You can write a program code which tells the web server to deliver the page soft-toys.htm if the value of the HTTP_USER_AGENT variable is Mozilla, to deliver the page named soft-toys_inktomi.htm if the value is Slurp, deliver soft-toys_altavista.htm if user agent is Scooter, and to deliver soft-toys_google.htm if it is Googlebot.
Agent-based cloaking is easy and simple to configure. Howver, it has got some disadvantages as well. The biggest disadvantage of this method is lack of security. It is not a 100% secured way of hiding your html code. Anybody can write an agent name imitating program and easily access the page, which is explicitly designed for the search engine spiders. This can be done by telling their agent name the same as that of the spider.
Also, it is possible to detect the use of cloaking techniques by deceiving the http_user_agent variable with that of different search engine spiders. If the different sets of pages that are returned are unlike each other, it means you are cloaking.
IP-based delivery – IP-address cloaking
IP-based cloaking is more complicated than agent based cloaking. It requires some custom programming to configure your web server to deliver pages based on an IP address. The advantage of IP cloaking is that it provides complete security for the html code of your web pages. This is because it is impossible to imitate an IP address in the way a search engine spider’s agent name can be imitated.
An Internet Protocol (IP) address is a combination of four numerical figures, which identifies a computer in the world wide web. It is a unique 32-bit number specified as four 8-bit numbers (represented as integers) called octets. The four octets are connected by periods. The numbers must be in the range 0-255. A sample IP address is 255.32.3.10.
Each spider has got an ip address. For example, 204.123.9.19 is the ip address of an Altavista spider, 209.185.253.176 is the example of a Google spider and 209.202.148.23 is the ip address of one of the Fast/Alltheweb spider.
As it is possible to track the ip address of the computer that requests your web page, this data can then be utilized to deliver specific pages to the search engine spiders.
It is difficult and complicated to implement ip based delivery, as one has to maintain an exhaustive database of ip addresses of the search engine spiders. Also, this database has to be updated frequently, as ip addresses of the spiders can change and new ip addresses are always being added.
The REMOTE_ADDR variable on the web server holds the ip address of the computer that requests the web page. You can use a cloaking script that tracks the value of the REMOTE_ADDR variable, and checks for that value in the database of the ip addresses.
If it is present, then the source from which the request was made can be easily determined and a page that has been explicitly designed for that source can be delivered.
If that ip address is not present in the database, this implies that the request was made by a human visitor from a browser.
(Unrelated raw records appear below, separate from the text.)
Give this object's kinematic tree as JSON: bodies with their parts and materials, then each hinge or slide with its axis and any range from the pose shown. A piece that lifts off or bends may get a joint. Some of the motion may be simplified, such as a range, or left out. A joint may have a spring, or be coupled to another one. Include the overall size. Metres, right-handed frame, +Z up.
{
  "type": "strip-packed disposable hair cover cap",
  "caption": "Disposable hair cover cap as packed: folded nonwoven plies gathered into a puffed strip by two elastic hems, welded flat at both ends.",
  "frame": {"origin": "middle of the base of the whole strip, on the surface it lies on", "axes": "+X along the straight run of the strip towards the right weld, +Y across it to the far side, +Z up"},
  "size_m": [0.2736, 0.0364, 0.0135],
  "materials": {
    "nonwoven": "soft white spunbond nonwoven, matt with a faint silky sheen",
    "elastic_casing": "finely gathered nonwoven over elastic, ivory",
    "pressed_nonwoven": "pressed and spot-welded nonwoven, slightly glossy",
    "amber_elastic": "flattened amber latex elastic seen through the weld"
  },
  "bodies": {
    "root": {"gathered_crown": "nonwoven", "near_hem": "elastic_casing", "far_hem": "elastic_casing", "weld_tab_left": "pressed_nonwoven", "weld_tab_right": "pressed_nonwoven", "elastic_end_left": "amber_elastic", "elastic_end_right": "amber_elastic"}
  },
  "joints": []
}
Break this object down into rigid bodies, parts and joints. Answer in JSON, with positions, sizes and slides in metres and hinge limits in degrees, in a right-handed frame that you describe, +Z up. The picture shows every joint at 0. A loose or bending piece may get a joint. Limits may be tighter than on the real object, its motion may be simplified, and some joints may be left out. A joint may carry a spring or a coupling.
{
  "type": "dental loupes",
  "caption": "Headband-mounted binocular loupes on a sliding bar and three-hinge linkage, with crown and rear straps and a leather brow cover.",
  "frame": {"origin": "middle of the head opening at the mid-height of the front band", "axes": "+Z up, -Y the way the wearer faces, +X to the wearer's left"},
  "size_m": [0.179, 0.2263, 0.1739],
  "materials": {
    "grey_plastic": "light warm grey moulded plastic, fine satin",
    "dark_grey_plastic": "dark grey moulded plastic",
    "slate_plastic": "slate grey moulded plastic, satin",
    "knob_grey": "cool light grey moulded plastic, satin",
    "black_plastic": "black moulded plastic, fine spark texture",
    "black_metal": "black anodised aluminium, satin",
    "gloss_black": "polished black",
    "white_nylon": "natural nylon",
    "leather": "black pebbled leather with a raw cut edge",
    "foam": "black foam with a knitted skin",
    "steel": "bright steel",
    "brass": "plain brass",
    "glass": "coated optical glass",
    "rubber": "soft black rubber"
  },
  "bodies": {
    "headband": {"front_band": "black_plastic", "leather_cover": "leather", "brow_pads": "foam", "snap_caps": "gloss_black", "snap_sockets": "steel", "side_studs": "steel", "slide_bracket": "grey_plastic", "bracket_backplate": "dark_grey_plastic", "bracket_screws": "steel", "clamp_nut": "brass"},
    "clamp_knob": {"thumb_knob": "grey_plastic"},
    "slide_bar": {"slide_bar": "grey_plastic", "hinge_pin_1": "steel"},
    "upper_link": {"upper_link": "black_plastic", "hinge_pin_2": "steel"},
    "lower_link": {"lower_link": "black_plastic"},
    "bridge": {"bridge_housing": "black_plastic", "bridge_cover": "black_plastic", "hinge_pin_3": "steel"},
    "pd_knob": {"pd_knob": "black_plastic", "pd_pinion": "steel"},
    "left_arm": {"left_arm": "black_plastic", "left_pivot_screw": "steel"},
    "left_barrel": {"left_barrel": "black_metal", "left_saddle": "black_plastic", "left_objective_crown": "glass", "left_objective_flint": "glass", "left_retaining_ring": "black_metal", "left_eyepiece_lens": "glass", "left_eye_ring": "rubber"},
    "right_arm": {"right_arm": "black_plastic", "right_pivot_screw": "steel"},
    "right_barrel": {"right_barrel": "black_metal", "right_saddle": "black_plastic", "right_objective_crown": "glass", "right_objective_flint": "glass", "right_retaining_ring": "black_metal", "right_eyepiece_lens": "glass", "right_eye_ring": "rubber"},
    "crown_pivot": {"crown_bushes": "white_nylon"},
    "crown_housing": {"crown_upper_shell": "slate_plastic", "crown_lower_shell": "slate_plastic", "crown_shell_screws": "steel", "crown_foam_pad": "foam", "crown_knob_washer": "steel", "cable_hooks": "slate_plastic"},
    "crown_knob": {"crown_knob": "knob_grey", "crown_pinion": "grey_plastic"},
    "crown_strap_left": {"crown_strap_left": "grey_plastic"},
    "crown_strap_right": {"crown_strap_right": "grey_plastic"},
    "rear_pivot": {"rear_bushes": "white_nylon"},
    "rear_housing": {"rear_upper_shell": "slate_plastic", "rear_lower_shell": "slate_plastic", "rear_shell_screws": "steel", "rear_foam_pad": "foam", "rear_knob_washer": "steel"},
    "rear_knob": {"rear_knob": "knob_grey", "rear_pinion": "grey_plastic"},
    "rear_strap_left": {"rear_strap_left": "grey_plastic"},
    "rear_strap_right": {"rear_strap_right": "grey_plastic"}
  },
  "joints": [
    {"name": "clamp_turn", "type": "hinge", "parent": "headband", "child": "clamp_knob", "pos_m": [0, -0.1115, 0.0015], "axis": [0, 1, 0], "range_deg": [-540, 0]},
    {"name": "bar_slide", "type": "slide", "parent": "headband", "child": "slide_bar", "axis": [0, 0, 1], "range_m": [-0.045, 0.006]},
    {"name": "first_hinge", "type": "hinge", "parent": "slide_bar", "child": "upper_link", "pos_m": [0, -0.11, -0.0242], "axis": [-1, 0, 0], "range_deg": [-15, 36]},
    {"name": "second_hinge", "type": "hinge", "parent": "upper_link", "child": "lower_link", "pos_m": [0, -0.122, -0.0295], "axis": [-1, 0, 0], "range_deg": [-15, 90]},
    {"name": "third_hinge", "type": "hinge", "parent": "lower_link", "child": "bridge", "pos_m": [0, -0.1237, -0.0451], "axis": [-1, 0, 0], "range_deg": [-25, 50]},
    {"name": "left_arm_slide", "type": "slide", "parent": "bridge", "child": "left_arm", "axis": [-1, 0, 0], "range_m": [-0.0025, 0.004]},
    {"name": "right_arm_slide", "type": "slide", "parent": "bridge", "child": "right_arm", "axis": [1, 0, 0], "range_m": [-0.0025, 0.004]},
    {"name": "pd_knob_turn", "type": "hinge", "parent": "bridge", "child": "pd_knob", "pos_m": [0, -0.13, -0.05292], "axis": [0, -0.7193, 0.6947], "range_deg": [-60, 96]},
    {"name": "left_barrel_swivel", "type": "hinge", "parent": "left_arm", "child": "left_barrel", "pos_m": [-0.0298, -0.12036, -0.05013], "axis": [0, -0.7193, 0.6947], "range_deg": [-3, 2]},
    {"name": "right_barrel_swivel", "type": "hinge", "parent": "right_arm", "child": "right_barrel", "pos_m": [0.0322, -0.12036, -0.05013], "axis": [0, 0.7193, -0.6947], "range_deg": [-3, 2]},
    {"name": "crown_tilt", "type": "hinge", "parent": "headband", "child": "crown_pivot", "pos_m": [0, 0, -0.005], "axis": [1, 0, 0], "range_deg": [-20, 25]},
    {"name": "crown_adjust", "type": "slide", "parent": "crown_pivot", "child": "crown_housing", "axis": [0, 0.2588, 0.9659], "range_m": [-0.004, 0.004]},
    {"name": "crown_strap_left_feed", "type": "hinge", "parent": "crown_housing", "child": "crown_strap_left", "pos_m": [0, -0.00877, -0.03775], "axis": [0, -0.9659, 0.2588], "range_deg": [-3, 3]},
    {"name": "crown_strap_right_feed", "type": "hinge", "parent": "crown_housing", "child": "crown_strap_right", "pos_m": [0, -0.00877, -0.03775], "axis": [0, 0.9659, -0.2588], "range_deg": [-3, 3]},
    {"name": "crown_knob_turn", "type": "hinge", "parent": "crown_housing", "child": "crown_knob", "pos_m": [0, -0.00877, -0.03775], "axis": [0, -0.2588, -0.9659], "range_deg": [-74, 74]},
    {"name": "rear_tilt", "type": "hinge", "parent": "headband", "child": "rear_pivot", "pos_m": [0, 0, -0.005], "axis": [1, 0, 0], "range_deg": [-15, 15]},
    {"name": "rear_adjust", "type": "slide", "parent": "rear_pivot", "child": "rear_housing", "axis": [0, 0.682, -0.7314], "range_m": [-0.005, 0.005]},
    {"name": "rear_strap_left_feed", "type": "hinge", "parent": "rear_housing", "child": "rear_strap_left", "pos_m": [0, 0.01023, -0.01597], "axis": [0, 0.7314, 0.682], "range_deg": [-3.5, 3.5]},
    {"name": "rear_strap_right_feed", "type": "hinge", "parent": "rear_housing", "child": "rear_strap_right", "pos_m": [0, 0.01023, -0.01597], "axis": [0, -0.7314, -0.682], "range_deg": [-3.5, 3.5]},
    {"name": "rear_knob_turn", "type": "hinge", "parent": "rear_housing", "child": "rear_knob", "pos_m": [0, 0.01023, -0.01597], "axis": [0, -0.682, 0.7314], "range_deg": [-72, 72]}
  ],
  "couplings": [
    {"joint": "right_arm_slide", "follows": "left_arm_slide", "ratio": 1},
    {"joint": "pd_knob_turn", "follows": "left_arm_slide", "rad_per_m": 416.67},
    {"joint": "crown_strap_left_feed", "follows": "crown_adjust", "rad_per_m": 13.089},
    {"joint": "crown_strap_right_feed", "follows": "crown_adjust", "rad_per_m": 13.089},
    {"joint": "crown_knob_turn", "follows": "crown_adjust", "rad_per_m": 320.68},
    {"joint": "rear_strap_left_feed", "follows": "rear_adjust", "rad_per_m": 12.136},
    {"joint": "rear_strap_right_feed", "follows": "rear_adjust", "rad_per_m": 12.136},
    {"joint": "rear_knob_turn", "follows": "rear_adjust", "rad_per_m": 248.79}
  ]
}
The provocation to exploit and misuse this technology is great, and the search engines do not approve of cloaking. If you are using cloaking, be aware that there is a great chance that if you get caught, the search engines may ban your web site from their index for this offence.
How do you detect that someone is cloaking?
The search engines can detect ip cloaking by sending a spider from a different ip address than any ip address that it has used formerly. Since this is a new ip address, the database of ip adress, which is used for cloaking, will not contain this address. If the search engine finds that the page delivered to the spider with the new ip address is distinct from the page that is delivered to a spider with a known ip address, it senses that the site has used cloaking techniques.
Also, search engines can send a spider to the site, which does not account for the name of the search engine in the http_user_agent variable. If the search engine finds that the page delivered to this spider is different from the page that has been delivered to a spider which accounts the name of the search engine in the http_user_agent variable, it senses that the site has used user agent cloaking.
Is it still effective?
Some search engine optimization firms defend the idea of using cloaked pages by naming it as a way to “protect” highly optimized web pages. However, according to us, cloaking is intrinsically deceptive as it is more often used to manipulate search engine rankings, rather than to protect the HTML code. Instead of developing quality web sites, this is simply a way to “trick” the search engines. Hence, according to the search engines, cloaking is unethical, dishonest and unfair.
In addition, these days search engines use the notion of site popularity while ranking web pages. The ranking algorithm of the search engines do not depend on on-the-page factors of a web page alone. So, just keyword rich meta tags or repetition of keywords throughout the content do not make much difference any more.